To Write the Thing That is to be Written

An extract from Astri von Arbin Ahlander‘s interview with Tom McCarthy in The Days Of Yore 2011:

…So after college, in Prague, there was always the project: To write the thing that is to be written. …There was a project. I couldn’t name it, I didn’t know what it was, but it was to write. So, all of this was somehow part of the project. Even partying was somehow part of the project. …It was a very good place for being a painter, writer or filmmaker without painting, writing or making films, necessarily. It was conducive to taking the scenic route. But, I mean, look at Baudelaire. He sits in his bed in Paris smoking hashish for weeks on end and then that becomes “the thing.”

…Read. Read, read, read. That would be the thing. Because, ultimately, it’s not about having something to say. It’s what Kafka said, “I write in order to affirm and re-affirm that I have nothing to say.” Writing is not about having something to say. It’s about an intense relationship with the symbolic. Which means being completely immersed in literature, which means in other literature, but also in the world and all its mediations. So, maybe that would be the advice: Go and get immersed.

…People who proclaim the end of the book just haven’t read their literary history. I mean, the first novel, Don Quixote, is about the end of the book. That is the premise of literature.

I think this is a unique thing about literature: It’s a medium that only works because it doesn’t work. Right? It’s always about the experience of failure. The people who have best theorized about what literature essentially is — like Blanchot, Derrida — they keep coming back to this: It’s a system failure, like a computer crash, like Macs used to be before Steve Jobs came back. They would crash every few minutes — that is what literature is. And so it has always been living out its own death.
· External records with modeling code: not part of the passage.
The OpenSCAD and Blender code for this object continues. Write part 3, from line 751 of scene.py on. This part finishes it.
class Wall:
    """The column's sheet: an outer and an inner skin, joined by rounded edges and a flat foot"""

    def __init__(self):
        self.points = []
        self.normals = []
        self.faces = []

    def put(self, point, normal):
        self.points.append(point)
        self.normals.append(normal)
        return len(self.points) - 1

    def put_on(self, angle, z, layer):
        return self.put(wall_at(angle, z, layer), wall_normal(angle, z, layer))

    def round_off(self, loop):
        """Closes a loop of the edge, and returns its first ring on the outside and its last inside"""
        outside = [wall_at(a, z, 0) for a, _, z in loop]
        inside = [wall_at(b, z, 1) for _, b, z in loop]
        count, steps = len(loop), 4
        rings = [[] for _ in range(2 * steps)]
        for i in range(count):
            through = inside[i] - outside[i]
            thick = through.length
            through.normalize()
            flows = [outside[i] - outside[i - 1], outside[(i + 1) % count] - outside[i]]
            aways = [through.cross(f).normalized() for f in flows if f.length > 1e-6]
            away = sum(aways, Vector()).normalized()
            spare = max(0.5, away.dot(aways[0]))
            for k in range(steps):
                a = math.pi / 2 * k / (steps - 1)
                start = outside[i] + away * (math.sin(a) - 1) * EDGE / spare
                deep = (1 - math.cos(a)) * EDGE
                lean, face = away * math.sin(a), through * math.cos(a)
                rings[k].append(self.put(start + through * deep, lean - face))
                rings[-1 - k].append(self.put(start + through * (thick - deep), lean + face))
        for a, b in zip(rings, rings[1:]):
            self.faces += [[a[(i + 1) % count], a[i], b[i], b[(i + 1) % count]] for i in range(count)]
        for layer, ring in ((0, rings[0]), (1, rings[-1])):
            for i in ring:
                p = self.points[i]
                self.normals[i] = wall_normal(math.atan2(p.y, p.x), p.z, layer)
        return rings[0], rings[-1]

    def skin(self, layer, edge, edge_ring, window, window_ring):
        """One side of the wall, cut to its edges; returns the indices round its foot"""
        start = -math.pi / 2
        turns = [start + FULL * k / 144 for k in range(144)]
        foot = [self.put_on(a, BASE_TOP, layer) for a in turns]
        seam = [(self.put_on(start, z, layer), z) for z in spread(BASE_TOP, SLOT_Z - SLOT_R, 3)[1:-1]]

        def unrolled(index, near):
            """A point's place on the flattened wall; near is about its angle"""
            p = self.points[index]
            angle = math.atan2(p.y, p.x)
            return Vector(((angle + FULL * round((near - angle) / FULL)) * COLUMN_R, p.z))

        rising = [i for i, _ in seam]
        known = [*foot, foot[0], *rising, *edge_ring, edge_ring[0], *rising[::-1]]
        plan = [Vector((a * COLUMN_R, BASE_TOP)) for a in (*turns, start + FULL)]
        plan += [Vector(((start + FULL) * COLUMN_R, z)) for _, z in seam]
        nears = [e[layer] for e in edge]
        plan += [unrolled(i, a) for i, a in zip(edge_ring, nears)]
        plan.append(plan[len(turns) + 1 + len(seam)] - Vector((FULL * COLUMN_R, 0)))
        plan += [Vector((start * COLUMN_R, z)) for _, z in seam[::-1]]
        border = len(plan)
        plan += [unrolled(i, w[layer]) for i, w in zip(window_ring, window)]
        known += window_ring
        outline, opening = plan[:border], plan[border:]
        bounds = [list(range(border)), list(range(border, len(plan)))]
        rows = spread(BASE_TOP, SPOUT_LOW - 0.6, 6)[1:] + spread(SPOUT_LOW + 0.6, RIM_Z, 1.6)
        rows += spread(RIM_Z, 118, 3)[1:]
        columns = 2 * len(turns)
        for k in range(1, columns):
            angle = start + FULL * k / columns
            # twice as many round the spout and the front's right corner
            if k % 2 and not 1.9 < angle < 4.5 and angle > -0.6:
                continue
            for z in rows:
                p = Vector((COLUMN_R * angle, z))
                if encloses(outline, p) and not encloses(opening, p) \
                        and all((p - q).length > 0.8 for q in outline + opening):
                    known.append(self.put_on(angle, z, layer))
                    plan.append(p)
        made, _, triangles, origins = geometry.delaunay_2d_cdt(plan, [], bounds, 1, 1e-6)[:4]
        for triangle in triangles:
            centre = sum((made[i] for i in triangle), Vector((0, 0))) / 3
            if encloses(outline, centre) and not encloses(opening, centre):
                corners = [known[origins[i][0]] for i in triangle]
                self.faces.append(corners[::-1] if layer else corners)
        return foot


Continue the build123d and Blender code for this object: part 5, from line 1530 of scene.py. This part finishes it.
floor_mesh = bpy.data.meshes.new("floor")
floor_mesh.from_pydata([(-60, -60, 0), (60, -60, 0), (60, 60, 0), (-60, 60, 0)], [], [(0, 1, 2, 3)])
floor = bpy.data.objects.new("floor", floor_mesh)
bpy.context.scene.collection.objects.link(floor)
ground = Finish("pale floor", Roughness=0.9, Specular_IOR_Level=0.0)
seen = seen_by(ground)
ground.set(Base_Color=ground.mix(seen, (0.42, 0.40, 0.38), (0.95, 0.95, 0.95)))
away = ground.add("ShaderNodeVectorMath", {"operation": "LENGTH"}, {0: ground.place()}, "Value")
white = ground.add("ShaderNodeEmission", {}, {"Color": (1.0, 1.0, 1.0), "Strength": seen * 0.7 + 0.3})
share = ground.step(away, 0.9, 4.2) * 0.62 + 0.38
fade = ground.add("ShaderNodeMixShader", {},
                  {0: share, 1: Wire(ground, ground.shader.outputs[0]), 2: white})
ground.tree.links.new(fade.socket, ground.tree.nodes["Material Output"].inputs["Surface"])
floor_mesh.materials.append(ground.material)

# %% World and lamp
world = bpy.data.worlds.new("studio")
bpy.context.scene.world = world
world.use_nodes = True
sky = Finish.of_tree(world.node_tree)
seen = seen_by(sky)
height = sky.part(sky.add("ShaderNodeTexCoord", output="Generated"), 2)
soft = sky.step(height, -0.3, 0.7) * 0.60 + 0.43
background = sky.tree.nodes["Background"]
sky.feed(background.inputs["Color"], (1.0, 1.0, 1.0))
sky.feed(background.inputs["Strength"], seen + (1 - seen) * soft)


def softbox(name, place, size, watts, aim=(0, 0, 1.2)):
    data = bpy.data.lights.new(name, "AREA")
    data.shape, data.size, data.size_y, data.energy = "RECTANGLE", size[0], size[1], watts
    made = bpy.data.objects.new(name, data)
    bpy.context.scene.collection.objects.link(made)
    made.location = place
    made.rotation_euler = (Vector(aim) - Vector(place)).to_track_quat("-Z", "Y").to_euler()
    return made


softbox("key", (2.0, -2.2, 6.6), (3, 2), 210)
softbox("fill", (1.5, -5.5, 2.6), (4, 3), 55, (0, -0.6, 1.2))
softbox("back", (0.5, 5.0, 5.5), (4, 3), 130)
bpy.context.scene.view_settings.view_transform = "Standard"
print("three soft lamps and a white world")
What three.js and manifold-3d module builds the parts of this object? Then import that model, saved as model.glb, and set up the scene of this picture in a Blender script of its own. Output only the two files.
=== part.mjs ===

The problem would not be if literature was doomed, the problem would be if it wasn’t. Then we would have something to worry about. That is the state the middlebrow novel is in; it is genuinely doomed.

…I think any writing that confronts its own impossibility, its embedding within media, mediation, the interruptedness and so on that this involves, is, because of its very impossibility, actually destined to paradoxically survive the same way that fish grow lungs when the seas dry up, or something. It’ll find its biological form.